The risks must be lower than the rewards. The benefits must be higher than the repercussions… And above all, make sure you can afford it within the term of the loan, and that the high interest rates will pay off in the end, so you do not just break even.

Another risk factor to consider is that hard money loans do not have to abide by federal regulations and therefore are very much at the behest of the lender. There are no checks and balances. You have little protection in this situation, which is something you need to consider going into an agreement with a hard money lender.  

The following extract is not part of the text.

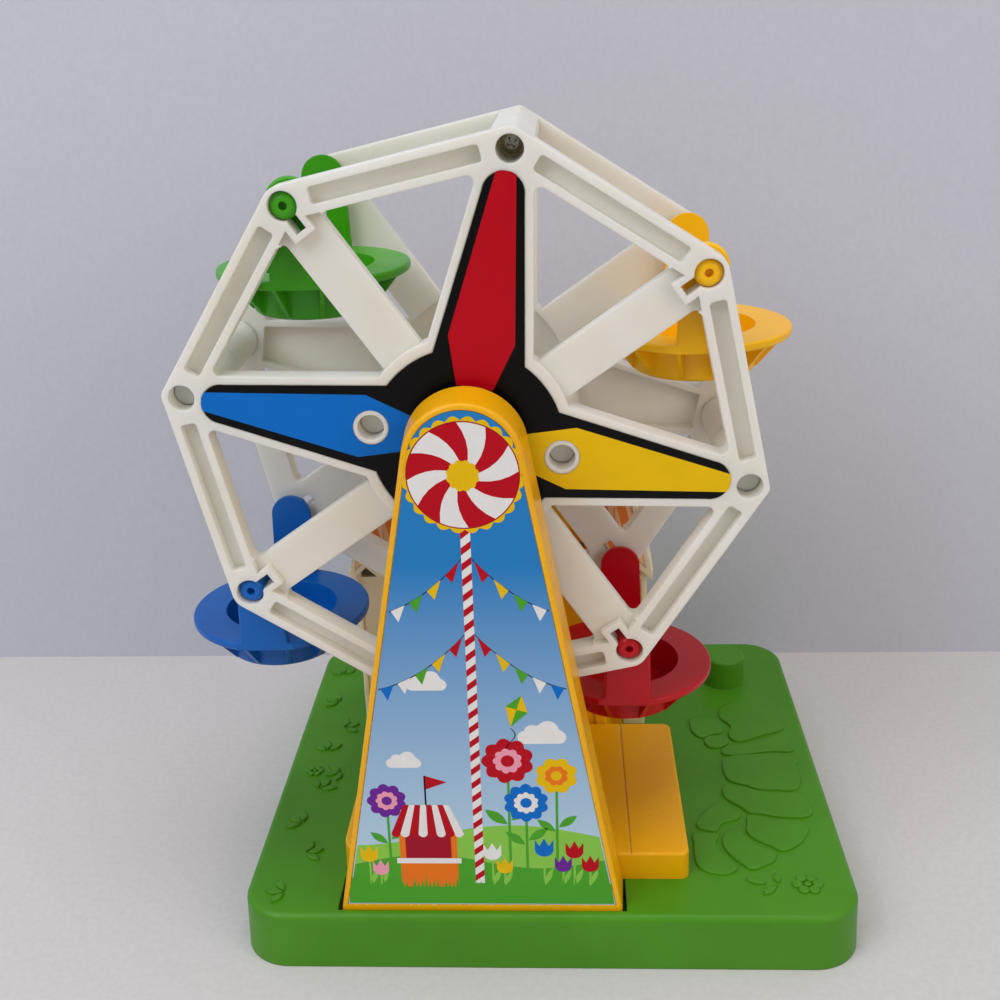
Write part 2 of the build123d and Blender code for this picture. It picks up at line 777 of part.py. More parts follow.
with BuildPart() as booth:
    with BuildSketch(Plane.XY.offset(base_height)):
        with Locations((booth_x, (booth_front + booth_back) / 2)):
            RectangleRounded(booth_width, booth_depth, booth_edge)
            Rectangle(booth_width - 2 * booth_wall, booth_depth - 2 * booth_wall, mode=Mode.SUBTRACT)
    extrude(amount=booth_top - base_height)
    # the front opens round the rear housing, and each wing has a sunk panel
    with BuildSketch(facing(booth_front)):
        add(tower_outline(housing_outline_grow + booth_gap))
    extrude(amount=-booth_wall - 1, mode=Mode.SUBTRACT)
    with BuildSketch(facing(booth_front)):
        with Locations((booth_shift, -(drop + booth_drop) / 2)):
            Rectangle(booth_width - 2 * booth_panel_rim, drop - booth_drop - 2 * booth_panel_rim)
        with BuildSketch(mode=Mode.SUBTRACT):
            add(tower_outline(housing_outline_grow + booth_gap + booth_panel_rim))
    extrude(amount=-booth_panel_depth, mode=Mode.SUBTRACT)
    with BuildSketch(Plane.YZ.offset(booth_x - booth_width / 2)) as side_panels:
        with Locations(((booth_front + booth_back) / 2, (base_height + booth_top) / 2)):
            Rectangle(booth_depth - 2 * booth_panel_rim, booth_top - base_height - 2 * booth_panel_rim)
    extrude(amount=booth_panel_depth, mode=Mode.SUBTRACT)
    extrude(to_extrude=side_panels.sketch.moved(Location((booth_width - booth_panel_depth, 0, 0))),
            amount=booth_panel_depth, mode=Mode.SUBTRACT)
    # sound slots behind those of the housing's cover
    with BuildSketch(facing(booth_back)):
        with Locations((0, -sound_drop)):
            with GridLocations(sound_pitch, 1, sound_slots, 1):
                SlotOverall(sound_length, sound_width, rotation=90)
    extrude(amount=booth_wall, mode=Mode.SUBTRACT)
    with BuildSketch(facing(booth_back)):
        with Locations(*booth_spots):
            Circle(small_head + shank_gap)
    extrude(amount=small_head_height, mode=Mode.SUBTRACT)
    with BuildSketch(facing(booth_back)):
        with Locations(*booth_spots):
            Circle(small_shank + shank_gap)
    extrude(amount=booth_wall, mode=Mode.SUBTRACT)
keep("booth", booth)

# screws from behind hold the booth to the posts of the housing's cover
with BuildPart() as booth_screws:
    with BuildSketch(facing(booth_back)):
        with Locations(*booth_spots):
            Circle(small_head)
    extrude(amount=small_head_height)
    with BuildSketch(facing(booth_back)):
        with Locations(*booth_spots):
            Circle(small_shank)
    extrude(amount=small_length)
keep("booth_screws", booth_screws)

# ------------------------------------------------------------------ striped roof

roof_front = booth_front - roof_overhang
roof_depth = booth_back + booth_gap + roof_wall - roof_front
roof_rise = roof_drop - roof_top_drop
pennant = roof_width / pennant_rows


def roof_outline(inset=0.0, jagged=True):
    """Front outline of the roof: narrower at the top, with hanging pennants along the bottom."""
    top_half = roof_width / 2 - roof_rise * roof_lean - inset
    low_half = roof_width / 2 - inset
    with BuildSketch() as outline:
        with BuildLine(Location((booth_shift, 0))):
            Polyline((-low_half, -roof_drop), (low_half, -roof_drop),
                     (top_half, -roof_top_drop - inset), (-top_half, -roof_top_drop - inset), close=True)
        make_face()
        if jagged:
            for number in range(pennant_rows):
                left = booth_shift - roof_width / 2 + number * pennant
                with BuildLine():
                    Polyline((left, -roof_drop + 1.6 * inset), (left + pennant, -roof_drop + 1.6 * inset),
                             (left + pennant / 2, -roof_drop + 1.6 * inset + pennant_height), close=True)
                make_face(mode=Mode.SUBTRACT)
            if inset:
                with Locations((booth_shift, -roof_drop)):
                    Rectangle(roof_width, 3.2 * inset, mode=Mode.SUBTRACT)
    return outline.sketch


with BuildPart() as booth_roof:
    with BuildSketch(facing(roof_front)):
        add(roof_outline(jagged=False))
    extrude(amount=-roof_depth)
    with BuildSketch(facing(roof_front + roof_wall)):
        add(roof_outline(jagged=False))
        offset(amount=-roof_wall, mode=Mode.REPLACE)
        with Locations((booth_shift, -roof_drop)):
            Rectangle(roof_width - 2 * roof_wall - 0.4, 2 * roof_wall + 1)
    extrude(amount=-(roof_depth - 2 * roof_wall), mode=Mode.SUBTRACT)
    # pennants at the front and along both ends
    with BuildSketch(facing(roof_front)):
        add(roof_outline(jagged=False))
        with BuildSketch(mode=Mode.SUBTRACT):
            add(roof_outline())
    extrude(amount=-roof_wall, mode=Mode.SUBTRACT)
    side_rows = 3
    side_pennant = roof_depth / side_rows
    with BuildSketch(Plane.YZ.offset(booth_x - roof_width / 2)):
        for number in range(side_rows):
            start = roof_front + number * side_pennant
            with BuildLine():
                Polyline((start, axle_z - roof_drop), (start + side_pennant, axle_z - roof_drop),
                         (start + side_pennant / 2, axle_z - roof_drop + pennant_height), close=True)
            make_face()
    extrude(amount=roof_width, mode=Mode.SUBTRACT)
    # room for the rear tower and its housing
    with BuildSketch(facing(roof_front)):
        add(tower_outline(housing_outline_grow + booth_gap))
    extrude(amount=-(cover_back + booth_gap - roof_front), mode=Mode.SUBTRACT)
    # ledges that rest on the booth's walls
    with BuildSketch(facing(booth_front)):
        with Locations((booth_shift - booth_width / 2, -booth_drop + roof_wall / 2),
                       (booth_shift + booth_width / 2, -booth_drop + roof_wall / 2)):
            Rectangle(2 * roof_eaves, roof_wall)
    extrude(amount=-booth_depth)
    # seat of the striped panels
    with BuildSketch(facing(roof_front)):
        add(roof_outline(awning_rim))
        with BuildSketch(mode=Mode.SUBTRACT):
            add(tower_outline(housing_outline_grow + booth_gap + awning_rim))
    extrude(amount=-awning_seat, mode=Mode.SUBTRACT)
keep("booth_roof", booth_roof)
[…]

Are hard money loans risky? The short answer is yes. However, when used responsibly, they hold their relevancy in today’s market. They can provide short term, financial solutions, and relief to those facing challenges with traditional financing. Hard money loans are also a valid option for those who need a flexible cash solution without purchasing parameters banks often attach to funds.  

Hard Money Overall Pros and Cons

Hard Money Pros:

  • you work with a person not an institution
  • short turn around (get your money in days)
  • no credit needed, bad credit is fine
  • Based in property and collateral
  • no red tape
  • no spending restrictions
  • easy approval

Hard Money Cons:

  • High interest rates
  • No protections or regulations
  • You lose your property if you cannot pay
  • You are subjected to inflated interest rates if you default on your terms
  • You pay more than you would at a bank
  • Loans are short term and inflexible
  • You must search out and find a reputable lender
  • High risk

The Bottom Line

If you are considering a hard money loan, exercise due diligence, be sure your lender has a proven track record, shop around for lower interest rates and better terms, assess your risks and be sure it is a win-win for you (not just your lender), and always consider your losses. Is your collateral worth the loan you are taking? 

While hard money loans should be considered on an as needed bases, they are not without their place and purpose in today’s market. When used responsibly, hard money loans can alleviate many obstacles and prevent many barriers that are often associated with traditional loans.